Utils functions are provided to output the detected marker and the computed camera pose to JSON files. Those files could be used as inputs for the Model3d Tracking C++ Sample.
Tracking Algorithm
The tracking algorithm proceeds as follows:
visible edges of the model (here a marker) are recovered,
points are sampled along each edge, called support points,
matches for each support point are search in the timesurface,
the associations of points and matches are used in a Gauss-Newton optimization to compute the pose of the camera in relation to the model.
Matches are determined by searching along the normal of the edge for the pixel with the latest timestamp. Point-match associations are weighted in relation to the most recent timestamp in the lot. Default weights for the most recent and oldest timestamp can be changed in the pipeline parameters.
Note
If you experience latency in your tracking you can try to reduce the parameter --tracking-search-radius
to limit the search for matches to closer pixels, or increase the parameter
--tracking-support-point-step
to increase the inter-distance between support points, and therefore reduce their overall number. That could however make the tracking less robust.

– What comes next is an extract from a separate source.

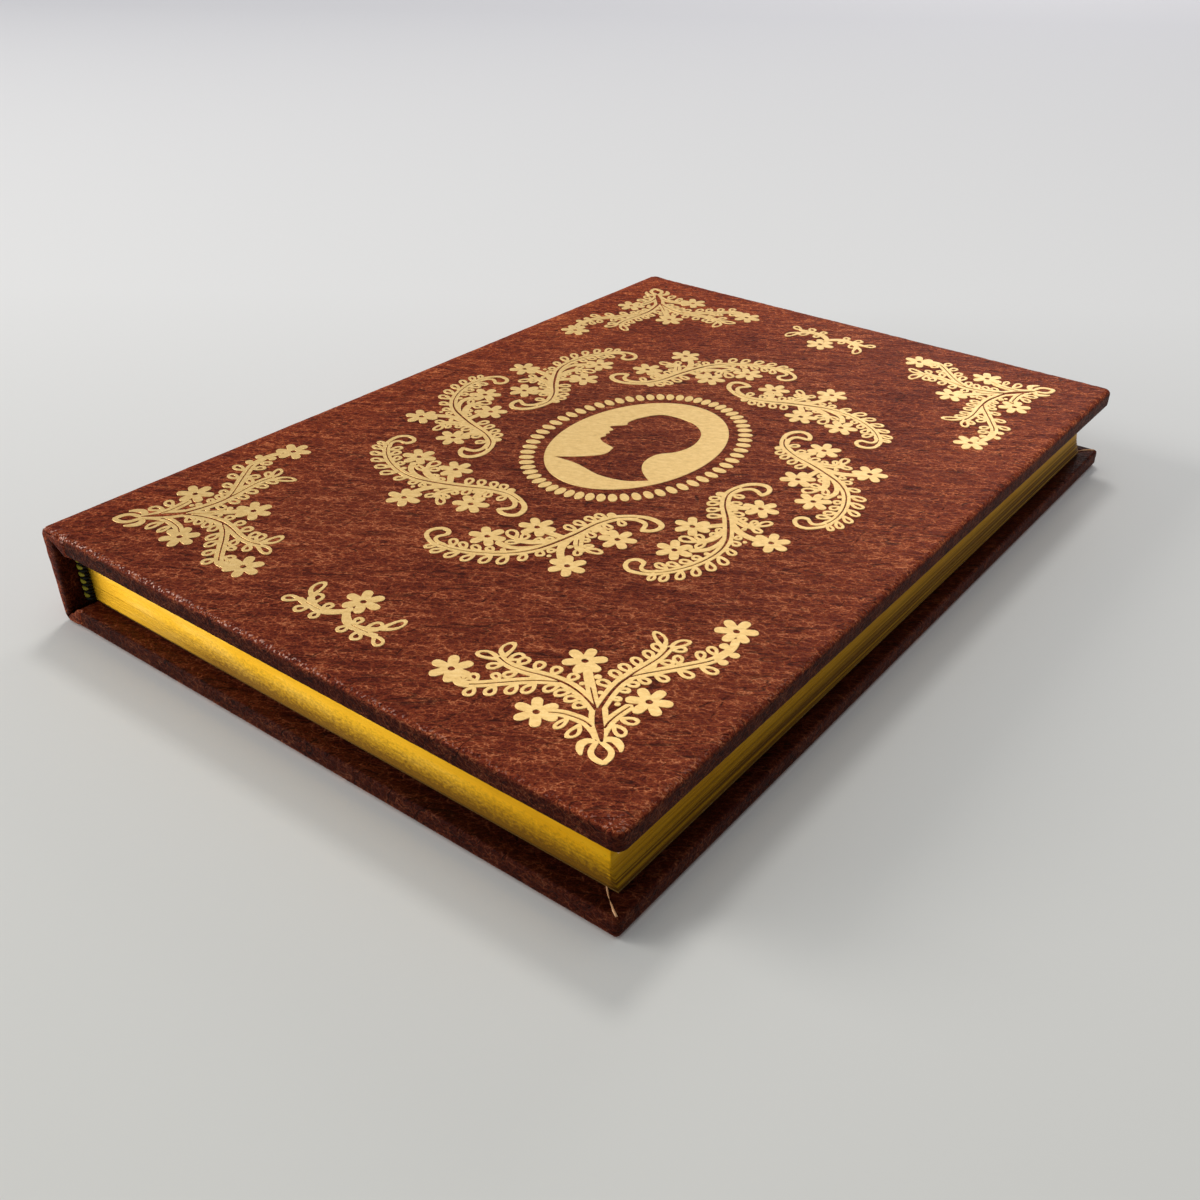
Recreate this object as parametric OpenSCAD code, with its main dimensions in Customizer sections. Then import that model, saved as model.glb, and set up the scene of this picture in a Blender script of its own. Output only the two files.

Reciprocally, if the tracking gets lost, you can try to increase the parameter --tracking-search-radius
to expand the search for matches to more pixels, and/or reduce
the parameter --n-events
so that less events are processed between tracking steps and so the marker would have moved a lesser distance. That could however increase
the latency of the overall pipeline.
Display
For the display we use the Metavision::PeriodicFrameGenerationAlgorithm
asynchronous algorithm which
generates frames from events at a fixed frame rate. When a new frame is available we draw the model’s edges on top of it
using the last known camera’s pose. When the pipeline is in the detection state, tracked and non tracked edges are
drawn using different colors:
void frame_callback(Metavision::timestamp ts, cv::Mat &frame) {
cv::putText(frame, std::to_string(ts), cv::Point(0, 10), cv::FONT_HERSHEY_DUPLEX, 0.5,
(is_tracking_ ? cv::Scalar(0, 255, 0) : cv::Scalar(0, 0, 255)));
// Be careful, here the events and the 3D model are not rendered in a tightly synchronized way, meaning that
// some shifts might occur. However, most of the time they should not be noticeable
if (is_tracking_) {
Metavision::select_visible_edges(T_c_w_, model_, visible_edges_);
Metavision::draw_edges(*cam_geometry_, T_c_w_, model_, visible_edges_, frame, cv::Scalar(0, 255, 0));
cv::putText(frame, "tracking", cv::Point(0, 30), cv::FONT_HERSHEY_DUPLEX, 0.5, cv::Scalar(0, 255, 0));
} else {
cv::putText(frame, "detecting", cv::Point(0, 30), cv::FONT_HERSHEY_DUPLEX, 0.5, cv::Scalar(0, 0, 255));
}
if (video_out_)
video_out_->write(frame);
if (window_)
window_->show_async(frame);
}
Warning
As pointed out in the code, the background frame and the 3D model’s edges may not be perfectly aligned. However this should be imperceptible in practice.